Pour autant, par delà cette lecture mi-optimiste, mi-pessimiste de la réalité, j'ai noté quelques affirmations que je ne partage pas ou qui suscitent une remarque. 

  • La première est - comme depuis les années 1930, et même avant - celle que la route ne paie pas son infrastructure (ce qui n'est pas exact, pas toujours est plus juste)), source d'inégalité entre rail et route. Sauf que les auteurs expliquent tout au long de l'ouvrage que le rail non plus ne paie pas, ou du moins que les trains ne paient pas les péages couvrant les coûts. Ce que le document de référence de SNCF réseau rappelle d'ailleurs chaque année. 
  • Le seconde consiste à affirmer que l'infrastructure ferroviaire ne peut s'autofinancer. Le constat historique est qu'effectivement il n'y parvient pas souvent. Pour autant, on pourrait au moins s'interroger sur les conditions qui le permettraient. On peut en effet parfaitement démontrer le contraire.

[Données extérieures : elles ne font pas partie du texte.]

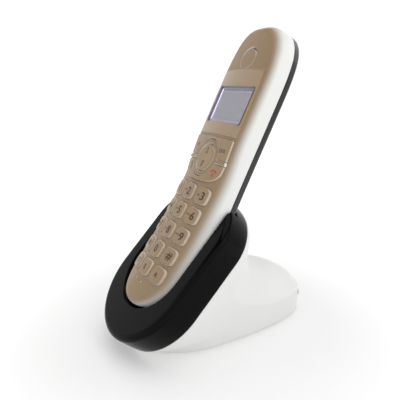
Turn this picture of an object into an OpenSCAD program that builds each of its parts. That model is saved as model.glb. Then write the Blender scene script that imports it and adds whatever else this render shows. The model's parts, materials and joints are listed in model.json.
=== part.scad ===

  • La baisse - l'effondrement -du fret est, selon les auteurs la conséquence de la désindustrialisation, de la faillite de la politique portuaire, et des délocalisations.  Certes ! Pour autant cette période dite de dématérialisation de l'économie étaient parfaitement perçue et prévue... les prévisions que nous (à l'époque du SAEI ou de l'OEST) faisions étaient combattues par la SNCF qui n'y croyait pas - les débats au plan étaient intéressants - !  Je me souviens à la fois du blocage de la SNCF à l'égard du dégagement du gabarit (B et B1) sur les ports, tout comme de sa totale frilosité sur le marché du combiné (rapport Frybourg-Salini, en 1983).

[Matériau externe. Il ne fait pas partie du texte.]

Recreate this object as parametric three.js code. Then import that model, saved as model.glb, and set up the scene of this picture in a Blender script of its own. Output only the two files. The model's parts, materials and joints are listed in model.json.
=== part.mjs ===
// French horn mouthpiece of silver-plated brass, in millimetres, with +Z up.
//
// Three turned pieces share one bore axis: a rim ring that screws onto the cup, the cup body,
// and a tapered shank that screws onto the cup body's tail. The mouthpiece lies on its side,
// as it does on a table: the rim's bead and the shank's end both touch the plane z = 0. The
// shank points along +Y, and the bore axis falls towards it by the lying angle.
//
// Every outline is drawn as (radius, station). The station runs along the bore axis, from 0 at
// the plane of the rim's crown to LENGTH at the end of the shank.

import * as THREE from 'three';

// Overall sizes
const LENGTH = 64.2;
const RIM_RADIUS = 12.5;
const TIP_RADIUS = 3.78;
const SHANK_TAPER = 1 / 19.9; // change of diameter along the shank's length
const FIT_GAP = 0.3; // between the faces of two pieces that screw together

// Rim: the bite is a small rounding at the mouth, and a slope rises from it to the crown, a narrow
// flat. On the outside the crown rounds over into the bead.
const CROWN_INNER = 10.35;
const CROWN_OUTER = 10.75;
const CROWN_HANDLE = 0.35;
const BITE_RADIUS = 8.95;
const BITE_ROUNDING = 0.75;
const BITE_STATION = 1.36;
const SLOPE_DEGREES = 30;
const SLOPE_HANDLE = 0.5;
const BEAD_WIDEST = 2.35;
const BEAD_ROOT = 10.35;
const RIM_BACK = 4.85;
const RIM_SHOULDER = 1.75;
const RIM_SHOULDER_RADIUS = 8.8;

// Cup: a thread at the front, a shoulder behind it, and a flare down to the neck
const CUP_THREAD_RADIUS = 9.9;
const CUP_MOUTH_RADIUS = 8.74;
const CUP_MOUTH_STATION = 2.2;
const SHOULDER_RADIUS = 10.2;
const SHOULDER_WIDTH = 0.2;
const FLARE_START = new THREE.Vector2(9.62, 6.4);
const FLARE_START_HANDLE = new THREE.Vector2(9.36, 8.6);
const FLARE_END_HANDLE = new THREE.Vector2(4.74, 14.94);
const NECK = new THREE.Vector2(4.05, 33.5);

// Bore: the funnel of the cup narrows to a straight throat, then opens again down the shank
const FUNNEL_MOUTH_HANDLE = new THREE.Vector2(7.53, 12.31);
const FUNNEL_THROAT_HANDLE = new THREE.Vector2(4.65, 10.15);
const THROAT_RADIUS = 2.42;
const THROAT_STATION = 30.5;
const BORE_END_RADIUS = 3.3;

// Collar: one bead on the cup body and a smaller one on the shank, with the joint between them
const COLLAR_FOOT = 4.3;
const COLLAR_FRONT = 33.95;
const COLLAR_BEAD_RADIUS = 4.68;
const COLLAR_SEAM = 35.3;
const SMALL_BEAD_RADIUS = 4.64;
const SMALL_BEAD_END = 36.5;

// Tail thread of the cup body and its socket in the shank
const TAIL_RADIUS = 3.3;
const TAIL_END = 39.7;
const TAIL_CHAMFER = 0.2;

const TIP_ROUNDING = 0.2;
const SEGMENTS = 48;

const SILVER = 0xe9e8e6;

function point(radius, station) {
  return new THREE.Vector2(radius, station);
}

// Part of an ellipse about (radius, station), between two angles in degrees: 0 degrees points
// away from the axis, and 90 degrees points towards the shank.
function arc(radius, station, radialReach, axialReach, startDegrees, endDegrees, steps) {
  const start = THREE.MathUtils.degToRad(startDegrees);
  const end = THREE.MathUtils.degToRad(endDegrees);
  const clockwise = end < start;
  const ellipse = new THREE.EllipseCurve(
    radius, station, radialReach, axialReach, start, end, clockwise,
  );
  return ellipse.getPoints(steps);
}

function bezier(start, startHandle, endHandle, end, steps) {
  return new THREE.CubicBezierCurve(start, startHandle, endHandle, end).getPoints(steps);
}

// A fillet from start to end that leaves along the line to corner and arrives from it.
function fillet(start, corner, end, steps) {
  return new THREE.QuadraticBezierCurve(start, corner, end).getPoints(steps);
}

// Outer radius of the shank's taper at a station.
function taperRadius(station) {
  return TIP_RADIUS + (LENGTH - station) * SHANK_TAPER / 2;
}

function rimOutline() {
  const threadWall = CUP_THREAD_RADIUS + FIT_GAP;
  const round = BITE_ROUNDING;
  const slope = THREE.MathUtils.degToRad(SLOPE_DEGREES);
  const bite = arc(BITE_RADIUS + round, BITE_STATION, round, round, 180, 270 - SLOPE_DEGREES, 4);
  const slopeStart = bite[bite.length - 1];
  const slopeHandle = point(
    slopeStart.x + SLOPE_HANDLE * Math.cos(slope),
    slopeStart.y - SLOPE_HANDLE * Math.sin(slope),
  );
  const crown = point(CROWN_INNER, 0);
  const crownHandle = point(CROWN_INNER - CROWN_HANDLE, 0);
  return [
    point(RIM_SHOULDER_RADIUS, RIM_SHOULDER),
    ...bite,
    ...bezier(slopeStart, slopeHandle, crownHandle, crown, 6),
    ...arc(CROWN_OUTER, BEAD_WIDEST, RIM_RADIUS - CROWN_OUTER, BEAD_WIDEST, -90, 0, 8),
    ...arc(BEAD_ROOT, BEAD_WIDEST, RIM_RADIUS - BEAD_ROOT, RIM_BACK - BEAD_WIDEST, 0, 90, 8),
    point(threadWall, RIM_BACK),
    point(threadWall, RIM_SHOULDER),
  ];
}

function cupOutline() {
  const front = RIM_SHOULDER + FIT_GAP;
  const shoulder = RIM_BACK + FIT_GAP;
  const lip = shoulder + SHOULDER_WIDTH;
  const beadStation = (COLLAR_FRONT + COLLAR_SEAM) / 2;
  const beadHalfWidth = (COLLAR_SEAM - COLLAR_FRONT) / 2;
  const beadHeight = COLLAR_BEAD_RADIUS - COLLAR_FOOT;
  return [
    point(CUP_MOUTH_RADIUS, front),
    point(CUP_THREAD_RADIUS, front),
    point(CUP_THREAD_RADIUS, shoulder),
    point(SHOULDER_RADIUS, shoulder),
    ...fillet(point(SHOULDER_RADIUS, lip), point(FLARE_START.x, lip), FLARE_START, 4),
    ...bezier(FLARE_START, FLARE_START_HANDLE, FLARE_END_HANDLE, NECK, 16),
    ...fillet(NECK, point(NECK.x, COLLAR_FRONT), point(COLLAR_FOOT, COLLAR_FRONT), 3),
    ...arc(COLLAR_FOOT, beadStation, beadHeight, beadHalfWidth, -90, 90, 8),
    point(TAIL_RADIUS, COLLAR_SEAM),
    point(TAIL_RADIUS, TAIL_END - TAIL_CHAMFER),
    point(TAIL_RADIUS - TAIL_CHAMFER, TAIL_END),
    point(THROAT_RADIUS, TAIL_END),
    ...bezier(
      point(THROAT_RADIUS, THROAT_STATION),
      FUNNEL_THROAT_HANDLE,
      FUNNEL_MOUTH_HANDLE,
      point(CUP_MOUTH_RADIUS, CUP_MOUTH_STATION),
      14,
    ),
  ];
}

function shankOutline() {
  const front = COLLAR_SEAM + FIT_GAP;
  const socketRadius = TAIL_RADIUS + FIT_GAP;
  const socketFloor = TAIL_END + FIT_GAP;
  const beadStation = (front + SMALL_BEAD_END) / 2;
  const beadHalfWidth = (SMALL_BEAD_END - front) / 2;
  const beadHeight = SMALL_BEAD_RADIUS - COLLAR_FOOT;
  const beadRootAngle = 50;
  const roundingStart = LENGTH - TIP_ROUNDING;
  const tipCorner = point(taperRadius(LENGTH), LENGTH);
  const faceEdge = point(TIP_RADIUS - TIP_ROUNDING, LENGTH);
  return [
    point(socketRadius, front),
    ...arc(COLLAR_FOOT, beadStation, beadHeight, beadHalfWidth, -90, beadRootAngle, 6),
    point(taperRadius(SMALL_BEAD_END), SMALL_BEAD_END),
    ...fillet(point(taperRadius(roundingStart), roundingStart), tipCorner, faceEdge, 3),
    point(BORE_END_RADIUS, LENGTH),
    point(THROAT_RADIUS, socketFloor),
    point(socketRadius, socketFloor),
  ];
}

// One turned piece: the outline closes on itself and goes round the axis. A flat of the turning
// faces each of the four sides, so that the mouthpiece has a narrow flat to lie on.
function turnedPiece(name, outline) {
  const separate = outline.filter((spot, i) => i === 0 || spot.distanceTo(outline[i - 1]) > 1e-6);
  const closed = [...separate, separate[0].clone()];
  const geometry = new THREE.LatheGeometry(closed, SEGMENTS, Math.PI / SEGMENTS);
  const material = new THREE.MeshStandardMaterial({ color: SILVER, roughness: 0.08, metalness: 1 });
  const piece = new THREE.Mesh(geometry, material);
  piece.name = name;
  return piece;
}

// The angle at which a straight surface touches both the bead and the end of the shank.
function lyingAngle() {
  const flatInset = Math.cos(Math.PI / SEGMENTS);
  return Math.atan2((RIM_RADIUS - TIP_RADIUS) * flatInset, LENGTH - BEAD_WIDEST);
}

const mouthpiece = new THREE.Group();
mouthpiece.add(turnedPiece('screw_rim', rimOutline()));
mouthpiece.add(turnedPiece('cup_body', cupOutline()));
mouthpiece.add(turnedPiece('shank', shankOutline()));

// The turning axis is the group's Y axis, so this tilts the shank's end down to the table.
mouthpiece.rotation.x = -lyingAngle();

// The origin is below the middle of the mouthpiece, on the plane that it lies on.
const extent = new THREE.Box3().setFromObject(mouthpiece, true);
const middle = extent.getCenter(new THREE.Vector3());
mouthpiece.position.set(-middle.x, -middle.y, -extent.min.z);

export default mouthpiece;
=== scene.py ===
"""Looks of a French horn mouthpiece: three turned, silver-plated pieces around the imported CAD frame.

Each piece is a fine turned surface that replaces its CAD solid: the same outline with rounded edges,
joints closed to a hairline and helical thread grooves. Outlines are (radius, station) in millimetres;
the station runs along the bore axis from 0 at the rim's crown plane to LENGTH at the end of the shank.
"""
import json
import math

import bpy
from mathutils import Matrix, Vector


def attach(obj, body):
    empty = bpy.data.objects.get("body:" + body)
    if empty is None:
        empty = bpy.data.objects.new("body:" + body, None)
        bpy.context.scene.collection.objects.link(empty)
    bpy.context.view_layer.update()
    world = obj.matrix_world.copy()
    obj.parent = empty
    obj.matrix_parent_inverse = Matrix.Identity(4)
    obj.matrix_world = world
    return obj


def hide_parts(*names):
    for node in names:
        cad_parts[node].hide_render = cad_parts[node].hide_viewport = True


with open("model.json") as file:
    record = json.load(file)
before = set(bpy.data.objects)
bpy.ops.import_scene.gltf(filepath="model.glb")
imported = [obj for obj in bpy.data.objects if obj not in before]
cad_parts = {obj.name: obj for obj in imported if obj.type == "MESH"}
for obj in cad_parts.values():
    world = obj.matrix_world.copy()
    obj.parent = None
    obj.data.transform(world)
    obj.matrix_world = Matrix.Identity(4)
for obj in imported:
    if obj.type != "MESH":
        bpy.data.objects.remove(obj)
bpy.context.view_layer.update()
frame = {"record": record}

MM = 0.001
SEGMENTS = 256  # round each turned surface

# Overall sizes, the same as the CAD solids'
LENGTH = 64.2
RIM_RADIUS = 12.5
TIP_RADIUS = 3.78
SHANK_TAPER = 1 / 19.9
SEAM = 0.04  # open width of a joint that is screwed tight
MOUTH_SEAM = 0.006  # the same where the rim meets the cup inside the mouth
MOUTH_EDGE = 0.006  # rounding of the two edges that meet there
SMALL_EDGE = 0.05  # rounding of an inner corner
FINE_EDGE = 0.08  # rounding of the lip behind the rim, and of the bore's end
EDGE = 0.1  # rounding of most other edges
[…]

  • Ce qui m'amène à une autre remarque. Oui notre politique portuaire n'a pas été géniale (je suis poli), oui la SNCF a pu jouer d'autres ports que les nôtres (je me souviens des premières lignes "tour du monde"), mais nous n'avons pas aménagé les dessertes ferroviaires (ou fluviales quand c'était crédible) de nos grands ports de manière efficace ni proposé de le faire.
  • La concurrence entre modes  et la pénurie de main d'oeuvre serait à l'origine de la crise du rail des années 30. OK, mais pourquoi oublier la crise économique, les conséquences de la guerre, et la tarification stupide - ad-valorem - du rail français, vite écrémé ?  
  • La prédominance de la planification dans le modèle ferroviaire est une réalité. Forte, y compris sociologiquement. Pour autant, cette réalité semble rendre la SNCF réfractaire au fort mouvement des "transports intelligents" et des ressources de la simulation et de l'optimisation en temps réel.  Un fait me frappe. Jamais dans ce livre je n'ai cru lire les lettres ERTMS, et encore moins ERTMS 3, même pour proposer mieux. La seule question est de savoir pourquoi ?
  • On sent bien dans le propos l'idée qu'il faut pouvoir fermer des lignes. On serait tenter de dire "oui", ou plus exactement "oui si". J'attendrais de ce discours une belle contrepartie : innovons pour le reste. Or ce qui est proposé est largement technologiquement figé. Peut-être par prudence stratégique (pour protéger un secret génial), plus sûrement parce que la SNCF ne sait plus trop le faire (ou n'ose pas... qui sait ?).  La vraie question est pourtant : "mais qu'est-ce qu'on peut faire d'intelligent du réseau ?". Une friche à jamais ? Des immeubles ? Pour le coup c'est effectivement stupide. 
  • On en arrive donc à ma dernière remarque. Cette idée de valorisation des "à-cotés" du rail. Boutiques, pub, services, immobilier...  Dans cette évidence se cachent aussi des vraies questions stratégiques. Les HLM construits au dessus de la petite ceinture à Paris sont une valorisation d'actif, certes, mais ne peut-on pas rêver d'une SNCF plus imaginative sur son coeur de métier (ce qui n'empêche pas les gares d'être des agora)  ?
Voilà donc quelques remarques sur un livre qui a le mérite de lever le voile sur une façon de penser. Pas assez précis, pas assez technique... certes, mais ça n'était pas son objet, qui est clairement politique. Exprimer la nécessité d'une vision politique et rappeler son coût. D'où son intérêt : il peut à tout le moins permettre un premier débat.